Peaceful Protesters Block Traffic on I-10
NEW ORLEANS (AP) — Tuesday night saw another round of peaceful protest in New Orleans that culminated in a march that blocked traffic on I-10, where police officers talked with a crowd of hundreds of protestors and showed support for the cause. Some officers knelt on one knee as a symbolic gesture of solidarity.
Earlier in the day, the New Orleans police chief said that protests in the city over the death of George Floyd while in custody of police in Minneapolis have been peaceful so far, and he warned that police are on alert for anyone who might be traveling to the city to incite violence.
“We have received information that there are individuals from other communities, other cities, that are going to various cities to possibly create chaos, create nonsense, create a disruption that would destroy our city,” Police Superintendent Shaun Ferguson said during a news conference called to discuss “outside agitators.”
He cited no specific information that anyone was coming to New Orleans to disrupt protests, which have turned dangerous and destructive in other cities around the nation. “We have not seen that yet here in New Orleans,” he said.
More than 500 people gathered Tuesday evening in a park across from City Hall as the protests about Floyd’s death continued around the country. The group of protesters, some carrying signs that read “If you’re not angry, you’re not paying attention,” “Check your privilege,” and “I can’t breathe!”, marched in the Central Business District to Duncan Plaza chanting Floyd’s name at times and “No Justice, No Peace! No Racist A— Police!” at others.
The crowd was comprised of a mix of black and white people of various ages and most wore masks as the city continues to fight the spread of the coronavirus that shut down New Orleans for months.
Emma Cassidy, an emergency room doctor and among a group of seven health care providers who attended the rally in New Orleans in their scrubs, held a sign that read: “Racism is a public health crisis.”
“We see our patients have worse outcomes, have more deaths, because of their race, because of their economics,” Cassidy said. “It’s racism on the part of a corporate medical system.”
Antranette Scott, one of several who addressed the crowd of more than 500 and is affiliated with the New Orleans Workers Group, said she wants the world to know “that if this world wants peace, it needs to defund the police. If this world wants peace, it needs to end capitalism. If this world wants peace, it needs to invest in working class people.”
The rally started with a march through the New Orleans Central Business District and concluded with a more than hour-long rally at Duncan Plaza, the grassy park space near New Orleans City Hall. Demonstrators held signs that read “No Racist Police,” “Blacks Built America,” “I Can’t Breathe,” “Say Their Names” and “Eracism.”
Flanked by a local clergyman, Lester Love, and by W.C. Johnson, a community activist who has worked for police reforms, Ferguson said earlier Tuesday that he offered prayers to Floyd’s family “and any other families who have lost their loved one to an unjust law enforcement action.” He praised protesters for peacefully voicing their concerns.
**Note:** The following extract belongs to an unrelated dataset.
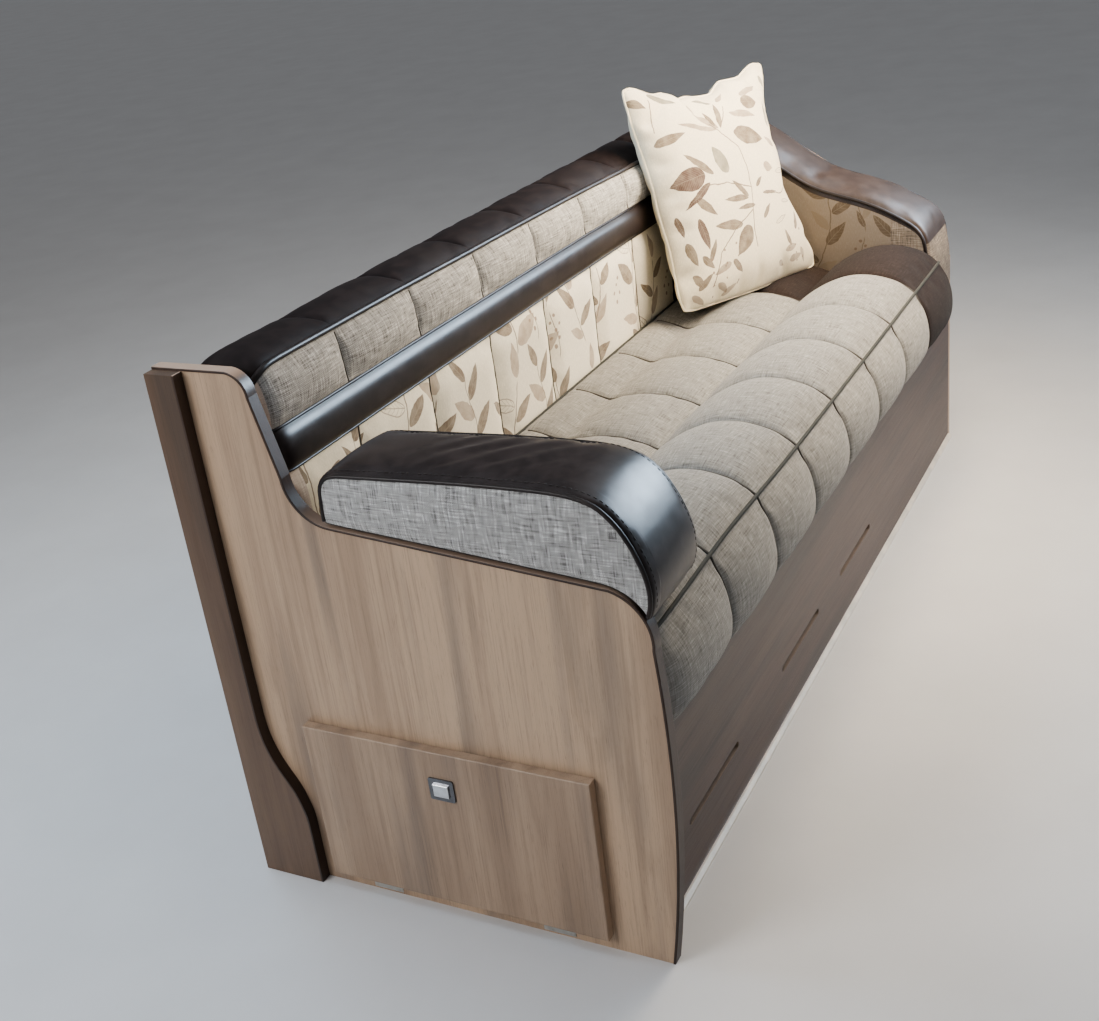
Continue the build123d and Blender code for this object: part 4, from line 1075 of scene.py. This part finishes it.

He said protests are expected to continue in the city throughout the week, adding, “We shall not allow any outsiders, or anyone, come into our city and destroy our city.”
The New Orleans Police Department continues to operate under federal court oversight, the result of legal action by the U.S. Justice Department nearly a decade ago, and stemming from decades of recurring scandals and violence. The abuses came into focus in the “Danziger Bridge” shootings in 2005. Days after levee breaks that flooded the city during Hurricane Katrina, two unarmed African Americans were shot to death and four other people were injured by police who later tried to cover up the shootings. Multiple officers were convicted on federal charges related to the shootings or the cover-up or both.
Johnson said the department is “in a much better posture” now.